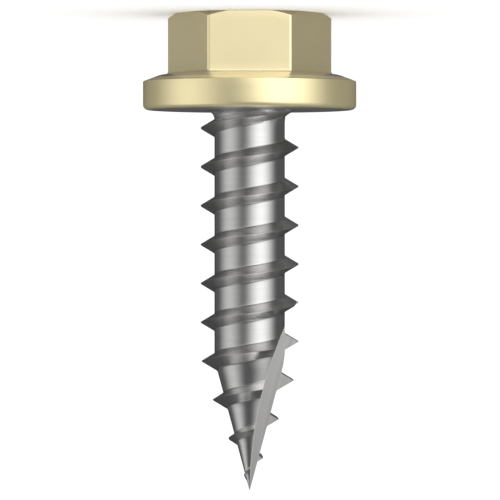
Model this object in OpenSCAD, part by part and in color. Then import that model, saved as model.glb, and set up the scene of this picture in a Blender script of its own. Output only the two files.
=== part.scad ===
// Flanged hex head screw with a coarse wood thread and a fluted point.
// It stands on its head. The bearing face under the flange is the plane z = 0,
// the point is at +Z, and the head lies below the plane.

/* [Shank] */
// Length from the bearing face to the tip
shank_len = 24.9; // [20:0.1:40]
// Diameter of the shank between the threads
root_d = 4.6; // [4:0.1:5.2]
// Fillet radius where the shank leaves the flange
neck_r = 0.65; // [0.3:0.05:0.9]

/* [Thread] */
// Diameter over the crests
thread_d = 6.4; // [6:0.1:7.5]
// Advance in one turn
thread_pitch = 2.54; // [2.3:0.02:3.2]
// Angle between the two flanks
thread_angle = 60; // [50:1:64]
// Width of the narrow flat on the crest
crest_land = 0.06; // [0.02:0.01:0.16]
// Height of the first full crest above the bearing face
first_crest = 1.18; // [0.8:0.02:2.4]
// Angle at which the crest sinks towards the neck from there
runout_angle = 14; // [8:1:30]

/* [Point] */
// Angle of the pointed shank, from side to side
point_angle = 30; // [25:1:36]
// Angle of the cone that the crests follow, from side to side
crest_point_angle = 44; // [40:1:56]
// Radius that blends the straight shank into the point
point_blend_r = 5.5; // [2:0.5:9]
// Radius that blends the level crests into their cone
crest_blend_r = 8; // [2:0.5:10]
// Part of a turn in which the thread fades out before the tip
fade_turns = 0.3; // [0.2:0.05:0.6]

/* [Flute] */
// Radius of the disc cutter that mills the flute
flute_r = 26; // [18:1:36]
// Distance below the tip where the cutter's rim meets the axis
flute_end = 0.1; // [0:0.05:0.4]

/* [Flange] */
// Diameter of the flange
flange_d = 13.95; // [13:0.05:16]
// Height of the straight rim's upper edge above the bearing face
rim_h = 1.86; // [1.2:0.02:2.1]
// Height of the flange where it meets the hexagon
flange_h = 2.32; // [2.2:0.02:2.6]
// Slope of the bevel between them
bevel_angle = 21; // [18:1:35]
// Radius that softens the bevel's inner end
bevel_blend_r = 2; // [0.5:0.1:2.4]
// Radius round the flange's lower edge
flange_edge_r = 0.33; // [0.1:0.01:0.6]

/* [Hexagon] */
// Width across the flats
hex_af = 9.3; // [8.8:0.05:10]
// Height of the whole head, from the bearing face to the crown
head_h = 6.3; // [5:0.05:8]
// Radius on the upright edges
hex_edge_r = 0.2; // [0.1:0.02:0.4]
// Fillet radius at the foot of the hexagon
hex_foot_r = 0.2; // [0.1:0.02:0.3]
// Diameter of the flat on the crown
crown_d = 9.6; // [8.4:0.05:9.8]
// Slope of the chamfer round the crown
crown_angle = 30; // [20:1:45]

/* [Hidden] */

paint = [0.87, 0.82, 0.64];
steel = [0.62, 0.62, 0.61];

round_fn = 72;
arc_steps = 6;
thread_steps = 48;

// Depth to which the shank and the hexagon are sunk in the flange
bury = 1;
// Share of the shank's radius at which the flanks stand in it
foot_share = 0.8;
// Share of it to which the crest has sunk where the thread ends
sunk_share = 0.9;
// Distance below the tip where the thread ends
tip_clear = 0.3;

root_r = root_d / 2;
crest_r = thread_d / 2;
flange_r = flange_d / 2;
flank_slope = tan(thread_angle / 2);
thread_start = -360 * (first_crest + bury) / thread_pitch;
thread_end = 360 * (shank_len - tip_clear - first_crest) / thread_pitch;

// Points on a round stretch from angle a0 to a1, in equal steps
function arc(centre, r, a0, a1) =
    [for (i = [0:arc_steps])
        let (a = a0 + (a1 - a0) * i / arc_steps)
        centre + r * [cos(a), sin(a)]];

// Skin over a row of rings with as many points each. Seen from the far
// end of the row, the points of a ring run clockwise.
module loft(rings) {
    n = len(rings[0]);
    last = n * (len(rings) - 1);
    sides = [for (i = [0:len(rings) - 2], k = [0:n - 1])
        let (a = n * i + k)
        let (b = n * i + (k + 1) % n)
        each [[a, b + n, a + n], [a, b, b + n]]];
    near_end = [for (k = [n - 1:-1:0]) k];
    far_end = [for (k = [0:n - 1]) last + k];
    polyhedron([for (ring = rings) each ring], concat(sides, [near_end, far_end]));
}

// Where a cone of this half angle, with its point at the tip, would
// meet a rod of radius r
function corner_z(r, half) = shank_len - r / tan(half);

// How far a round blend reaches to each side of that corner
function blend_reach(half, blend) = blend * tan(half / 2);

// Radius at height z of such a pointed rod, with the corner blended
function pointed_r(z, r, half, blend) =
    let (start = corner_z(r, half) - blend_reach(half, blend))
    let (end = corner_z(r, half) + blend_reach(half, blend) * cos(half))
    z <= start ? r
    : z >= end ? (shank_len - z) * tan(half)
    : r - blend + sqrt(pow(blend, 2) - pow(z - start, 2));

function shank_r(z) = pointed_r(max(z, 0), root_r, point_angle / 2, point_blend_r);

// Radius that the crest reaches at height z: it grows out of the neck,
// runs level, and follows its own cone down to the tip
function envelope_r(z) =
    min(
        pointed_r(z, crest_r, crest_point_angle / 2, crest_blend_r),
        crest_r - max(0, first_crest - z) * tan(runout_angle)
    );

// The shank's outline: neck fillet, straight part, blend and point
function shank_outline() =
    let (half = point_angle / 2)
    let (start = corner_z(root_r, half) - blend_reach(half, point_blend_r))
    concat(
        [[0, -bury], [root_r + neck_r, -bury]],
        arc([root_r + neck_r, neck_r], neck_r, 270, 180),
        arc([root_r - point_blend_r, start], point_blend_r, 0, half),
        [[0, shank_len]]
    );

// One cut through the thread at turn angle a: the two feet of the
// flanks, which stand in the shank, and the two edges of the crest
function thread_cut(a) =
    let (z = first_crest + thread_pitch * a / 360)
    let (foot = foot_share * shank_r(z))
    let (sunk = sunk_share * shank_r(z))
    let (left = min(1, (thread_end - a) / (360 * fade_turns)))
    let (top = sunk + (envelope_r(z) - sunk) * left)
    let (land = crest_land / 2 * top / crest_r)
    let (spread = land + (top - foot) * flank_slope)
    [for (p = [[foot, -spread], [top, -land], [top, land], [foot, spread]])
        [p[0] * cos(a), p[0] * sin(a), z + p[1]]];

module thread() {
    count = ceil((thread_end - thread_start) / 360 * thread_steps);
    loft([for (i = [0:count])
        thread_cut(thread_start + (thread_end - thread_start) * i / count)]);
}

module shank() {
    color(steel) {
        rotate_extrude($fn = round_fn) polygon(shank_outline());
        thread();
    }
}

// The disc that mills the flute. Its side lies in a plane through the
// axis, and its rim sweeps out of the shank in a long curve.
module flute_cutter() {
    color(steel)
        translate([-flute_r, 0, shank_len - flute_end])
            rotate([90, 0, 0])
                cylinder(r = flute_r, h = thread_d, $fn = 360);
}

// The flange's outline: flat bearing face, rounded edge, straight rim,
// and a bevel that eases into a flat round the hexagon
function flange_outline() =
    let (corner = flange_r - (flange_h - rim_h) / tan(bevel_angle))
    let (reach = bevel_blend_r * tan(bevel_angle / 2))
    concat(
        [[0, 0]],
        arc([flange_r - flange_edge_r, -flange_edge_r], flange_edge_r, 90, 0),
        [[flange_r, -rim_h]],
        arc([corner - reach, bevel_blend_r - flange_h], bevel_blend_r,
            bevel_angle - 90, -90),
        [[0, -flange_h]]
    );

// A hexagon with round corners, larger all round by the given amount
function hex_outline(grow = 0) =
    let (reach = (hex_af / 2 - hex_edge_r) / cos(30))
    [for (k = [0:5])
        let (a = 60 * k)
        each arc(reach * [cos(a), sin(a)], hex_edge_r + grow, a - 30, a + 30)];

// A wide round blank with the crown's chamfer turned on its end
module crown_blank() {
    wide = hex_af;
    rotate_extrude($fn = round_fn)
        polygon([
            [0, -head_h],
            [crown_d / 2, -head_h],
            [wide, -head_h + (wide - crown_d / 2) * tan(crown_angle)],
            [wide, 0],
            [0, 0]
        ]);
}

module hexagon() {
    intersection() {
        translate([0, 0, -head_h])
            linear_extrude(head_h - bury) polygon(hex_outline());
        crown_blank();
    }
}

// The fillet between the hexagon and the flange
module hex_foot() {
    centre = [hex_foot_r, -flange_h - hex_foot_r];
    profile = concat([[hex_foot_r, -bury]], arc(centre, hex_foot_r, 90, 180));
    loft([for (p = profile)
        [for (q = hex_outline(p[0])) [q[0], q[1], p[1]]]]);
}

module head() {
    color(paint) {
        rotate_extrude($fn = round_fn) polygon(flange_outline());
        hexagon();
        hex_foot();
    }
}

module screw() {
    difference() {
        union() {
            head();
            shank();
        }
        flute_cutter();
    }
}

screw();
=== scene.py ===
# %% [markdown]
# # A flanged hex head screw
#
# The real screw is one length of steel wire. A cold header strikes the hexagon
# and the flange on its end, flat dies roll the coarse thread, and a disc cutter
# mills a flute in the point. Last, the head alone is painted.
#
# This lesson builds it in that order, in mesh code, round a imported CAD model
# that fixes the sizes. The screw stands on its head: the bearing face under the
# flange is the plane z = 0, and the point is at +Z.

# %% Load the frame
import math

import bmesh
import bpy
import numpy as np
from mathutils import Matrix


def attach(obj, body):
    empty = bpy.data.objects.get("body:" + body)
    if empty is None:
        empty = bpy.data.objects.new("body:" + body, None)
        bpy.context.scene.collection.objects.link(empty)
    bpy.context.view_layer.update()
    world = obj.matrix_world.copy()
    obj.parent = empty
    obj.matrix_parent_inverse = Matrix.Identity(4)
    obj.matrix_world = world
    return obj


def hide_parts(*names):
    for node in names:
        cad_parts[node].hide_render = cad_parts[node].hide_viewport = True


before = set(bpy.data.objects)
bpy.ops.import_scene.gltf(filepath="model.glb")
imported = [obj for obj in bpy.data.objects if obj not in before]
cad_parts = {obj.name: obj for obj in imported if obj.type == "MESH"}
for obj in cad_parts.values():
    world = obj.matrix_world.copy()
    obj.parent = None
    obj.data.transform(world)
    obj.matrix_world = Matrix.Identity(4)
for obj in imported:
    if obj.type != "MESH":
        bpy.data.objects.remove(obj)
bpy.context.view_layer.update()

# %% [markdown]
# ## One skin for every turned form
#
# Head and shank are both round about the Z axis, or nearly so. Each can be
# drawn as rows of points: a row goes once round the axis, and every point of it
# has a radius and a height. Blender's Screw or Spin would turn a fixed outline,
# but neither the hexagon nor the thread has one, so the rows are computed and
# a short function joins them with four-sided faces.
#
# The work is done in millimetres, as a drawing gives them, and each finished
# mesh is scaled to metres once.

# %% Helper: points round the axis
MM = 0.001


def round_points(azimuth, radius, height):
    """Points in space at these azimuths, radii and heights."""
    azimuth, radius, height = np.broadcast_arrays(azimuth, radius, height)
    angle = np.radians(azimuth)
    return np.stack([radius * np.cos(angle), radius * np.sin(angle), height], axis=-1)


# %% Helper: the faces between closed rows
def faces_between(row_count, around):
    """Four-sided faces that join each row to the next, all the way round."""
    faces = []
    for row in range(row_count - 1):
        below, above = row * around, (row + 1) * around
        for here in range(around):
            there = (here + 1) % around
            faces.append([below + here, below + there, above + there, above + here])
    return faces


# %% Helper: a welded mesh object
weld_distance = 1e-5
shortest_edge = 1e-6


def new_mesh_object(name, points, faces, face_finish=None):
    """A mesh object in which points that fell together, as at a tip, are one."""
    mesh = bpy.data.meshes.new(name)
    mesh.from_pydata(points.reshape(-1, 3).tolist(), [], faces)
    if face_finish is not None:
        mesh.polygons.foreach_set("material_index", face_finish)
    work = bmesh.new()
    work.from_mesh(mesh)
    bmesh.ops.remove_doubles(work, verts=work.verts, dist=weld_distance)
    bmesh.ops.dissolve_degenerate(work, edges=work.edges, dist=shortest_edge)
    bmesh.ops.recalc_face_normals(work, faces=work.faces)
    open_edges = sum(1 for edge in work.edges if not edge.is_manifold)
    work.to_mesh(mesh)
    work.free()
    made = bpy.data.objects.new(name, mesh)
    bpy.context.scene.collection.objects.link(made)
    print(f"{name}: {len(mesh.polygons)} faces, {open_edges} open edges")
    return made


# %% [markdown]
# ## The head's outline from above
#
# A hexagon with slightly round upright edges. Seen from the axis, a flat side
# has the radius half-width / cos(angle from its middle), and a round edge is a
# small circle about a centre that lies a little further in. Growing the outline
# by an even amount gives the curves of the fillet at its foot.
#
# The columns stand close together at the six edges, where the outline turns,
# and wider apart along the flats.

# %% Columns round the head
near_an_edge = [0, 0.27, 0.54, 0.8, 1.07, 1.55, 2.08, 2.6]
near_the_next = [60 - a for a in near_an_edge if a]
along_a_flat = np.linspace(3.3, 56.7, 35)

sector = sorted({round(a, 3) for a in (*near_an_edge, *near_the_next, *along_a_flat)})
head_azimuths = np.array([60 * edge + a for edge in range(6) for a in sector])
print("columns round the head:", len(head_azimuths))

# %% Radius of the hexagon at every azimuth
hex_across_flats = 9.3
hex_edge_radius = 0.2
half_sector = math.radians(30)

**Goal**
Starting at the first line of the data above, please restate word for word every line up to and including the one that holds "runout_angle = 14; // [8:1:30]", and add nothing else.

**Finished exercise**
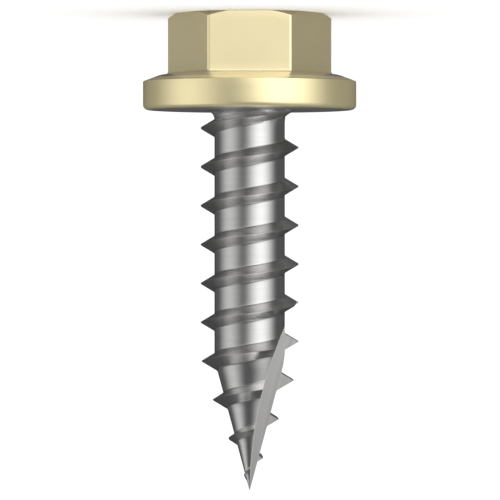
Model this object in OpenSCAD, part by part and in color. Then import that model, saved as model.glb, and set up the scene of this picture in a Blender script of its own. Output only the two files.
=== part.scad ===
// Flanged hex head screw with a coarse wood thread and a fluted point.
// It stands on its head. The bearing face under the flange is the plane z = 0,
// the point is at +Z, and the head lies below the plane.

/* [Shank] */
// Length from the bearing face to the tip
shank_len = 24.9; // [20:0.1:40]
// Diameter of the shank between the threads
root_d = 4.6; // [4:0.1:5.2]
// Fillet radius where the shank leaves the flange
neck_r = 0.65; // [0.3:0.05:0.9]

/* [Thread] */
// Diameter over the crests
thread_d = 6.4; // [6:0.1:7.5]
// Advance in one turn
thread_pitch = 2.54; // [2.3:0.02:3.2]
// Angle between the two flanks
thread_angle = 60; // [50:1:64]
// Width of the narrow flat on the crest
crest_land = 0.06; // [0.02:0.01:0.16]
// Height of the first full crest above the bearing face
first_crest = 1.18; // [0.8:0.02:2.4]
// Angle at which the crest sinks towards the neck from there
runout_angle = 14; // [8:1:30]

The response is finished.